My Secret Burden: The abortion-rights movement grapples with repression, By William Saletan
Friday morning, leaders of pro-choice and feminist groups gathered at the Center for American Progress to debate the movement's future. One of the panelists reported that the latest annual tally of abortions in this country was 1.295 million. The most recent comparative numbers, detailed in an article I brought to the meeting, indicated that our abortion rate exceeds that of every Western European nation. "Raise your hand if you think that number is too high," the conference moderator told the 50 people in the room.
I saw one hand go up. The woman next to me said she saw another. The two hand-raisers used to work for pro-choice groups but no longer do.
A low abortion rate makes it difficult to argue that abortion is "necessary". So a low abortion rate is actually bad news for abortion proponents.
I was invited to the meeting, along with my friend Katha Pollitt, to debate the wisdom of declaring a pro-choice war on the abortion rate. Katha and I are on the record on this question. I'm for it; she's against it.
Interesting, isn't it, that there are prochoice activists that are openly against reducing the abortion rate.
I'm not a woman, obviously, so I hesitate to say this—but is it really true, as some folks at this meeting argued, that abortion is fundamental to how today's women construct their lives? I understand the point, made by the Supreme Court in Planned Parenthood v. Casey, that this generation of women has grown up with the implicit assumption that they can get an abortion legally if they need one. But I find it hard to believe that many women would call this part of how they construct their lives.
If we look at sexual behavior (I blogged about this recently), clearly women do make a lot of their decisions about their sexual behavior, at least, around the idea that they can readily get abortions.
My other problem at gatherings like this one is that I'm not a lefty. So, I listened with dismay as some speakers dismissed the abortion debate as a byproduct of racism and misogyny. Pro-lifers don't really care about morality, said one participant: They just "want white women to have more white babies."
I'm very pleased that this guy recognizes how absurd this statement is.
She went on to assert that leaders of protest groups such as Operation Rescue do what they do because they have no other way to make a living—possibly the most amazing statement I've ever heard, considering that the entire penalty-avoidance strategy of such groups is perpetual poverty.
Not to mention that the vast majority of pro-life activists do what they do at their own expense. They're not paid activists, like PP has in such abundance.
Then I have this hangup about relativism. .... If you accept that the rightness or wrongness of abortion depends to some extent on circumstance, or that as a general rule, the woman in question is more entitled to weigh the moral factors than Rick Santorum is, that makes you a bit of a relativist. But it was clear at Friday's meeting that many pro-choice activists go further. They're absolutists about relativism. They argue that abortion is good because it's what a woman wants, and that the goodness or badness of abortion depends entirely on her choice.

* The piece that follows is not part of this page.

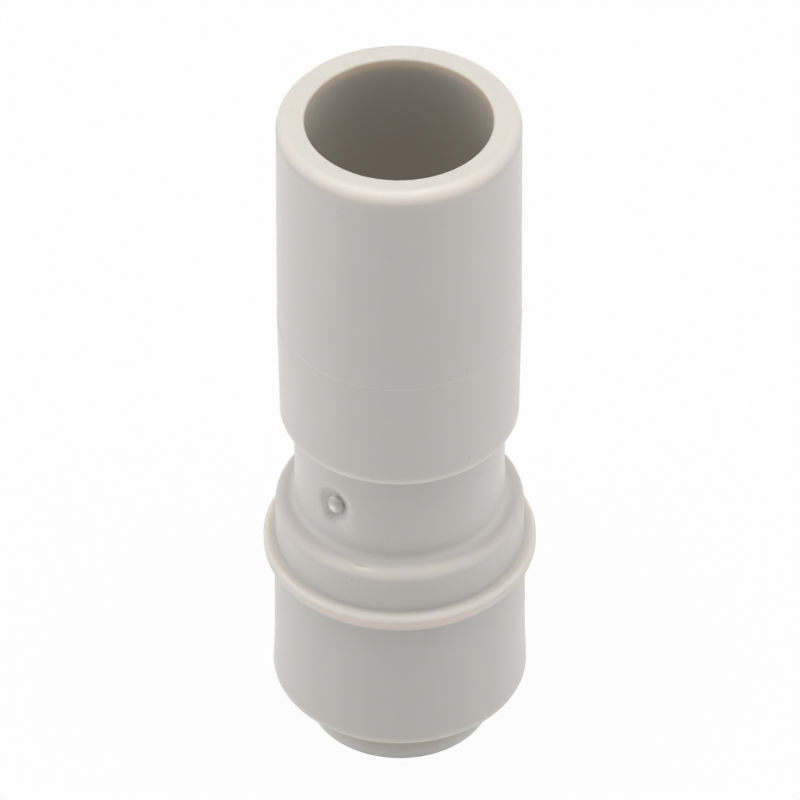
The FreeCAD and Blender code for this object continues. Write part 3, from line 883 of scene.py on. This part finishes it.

Aside from having a beef with them on the relativism, I'd also have a beef with their underlying assumption that the women in question want the abortions they're undergoing. Standing outside an abortion facility for an hour and watching weeping women trudge in will disabuse you of any illusion that they're doing this because they're freely choosing it.
I knew I'd get flak for using the word "bad." But I was amazed at the group's reaction to the word "responsibility," which was the subject of the next panel. "Responsibility is to me a code word that has a lot of racial and class … implications," said one participant. "I don't like the word 'responsibility,' " said another. "I don't want to talk about responsibility unless we're talking about the government taking responsibility," said a third. Hoping to bring the discussion back to earth, the moderator suggested, "Is there a way for us to reclaim the idea of responsibility?" The answer was a chorus of rejection, punctuated by a "No way!" She retreated apologetically.
No comment.
Advocates who work with post-abortion women were the most explicit. One described the abortion dilemma as "awful." Another called for more stories of women who, while regretting their own abortions, wouldn't deprive others of the choice.
So, the strategy for dealing with the fact that abortion often just makes the woman's life worse is to encourage those whose hearts have been broken to hold off from warning others. Misery, it seems, must be taught to love company.
In the struggle for self-correction, such candor and wisdom will help. So will humor. Toward the end of the meeting, a Planned Parenthood executive announced with delight that Wal-Mart had just agreed to stock morning-after pills. "Of course, we don't want anyone to shop at Wal-Mart," cracked a woman to her right. Everyone laughed.
Draw your own conclusions about that one.